Tim Duncan’s Former Advisor Gets Four Years in Prison

Tim Duncan's former financial advisor gets prison time for fraud, Stephanie Sammons branches out on her own and Salvador Dali may have a new heir.

Tim Duncan’s former financial advisor, Charles A. Banks IV, was sentenced Wednesday to four years in prison for defrauding the NBA star of millions of dollars in an investment deal gone sour, according to reports by the San Antonio Express-News. A U.S. District judge also ordered Banks to pay $7.5 million in restitution to the former San Antonio Spurs forward, who claimed to have lost more than $20 million on investments with Banks. “I just wanted you to own up, pay up and we’d move on. You wouldn’t, so now we’re here with this in front of a judge,” Duncan told Banks in court, according to the San Antonio Express-News.

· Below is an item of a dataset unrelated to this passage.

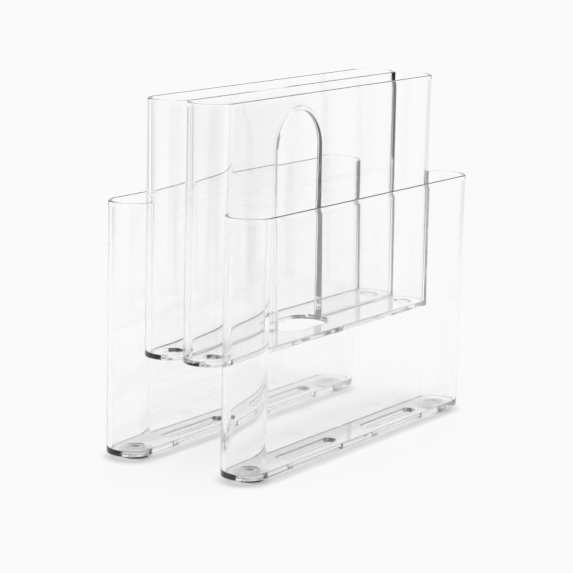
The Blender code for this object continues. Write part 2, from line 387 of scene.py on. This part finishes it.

Dallas FA Launches Independent RIA

Stephanie Sammons

Stephanie Sammons, a Dallas-based Certified Financial Planner, has launched her own independent firm, Sammons Wealth. The RIA, which custodies client assets with TD Ameritrade, provides comprehensive financial-planning and investment-management services focusing on women and members of the LGBT community. Sammons herself is a 20-year industry veteran and the author of Linked to Influence, a former number-one best-selling business book on Amazon. "I launched Sammons Wealth to serve women who have financial resources and assets, but may not have the time nor inclination to manage the intricacies of their financial lives and goals," Sammons said in a statement. "Whether your retirement is going to be a period of reinvention, recreation, relaxation or some combination thereof, you need a comprehensive plan and a trusted partner to help you make that vision a reality."

Dalí to be Dug Up

Surrealist icon Salvador Dalí didn’t do anything conventionally during his life, and his estate is no exception. According to The Washington Post, a 60-year-old tarot reader, claiming to be Dalí’s daughter, has successfully obtained a judicial order to exhume the artist’s body for a paternity test. Pilar Abel claims that Dalí had a brief fling with her mother in the mid-1950s. Dalí bequeathed his entire estate, worth hundreds of millions, to the Spanish government, but Abel may have a claim to some or all of it, depending on íhow the cards fall.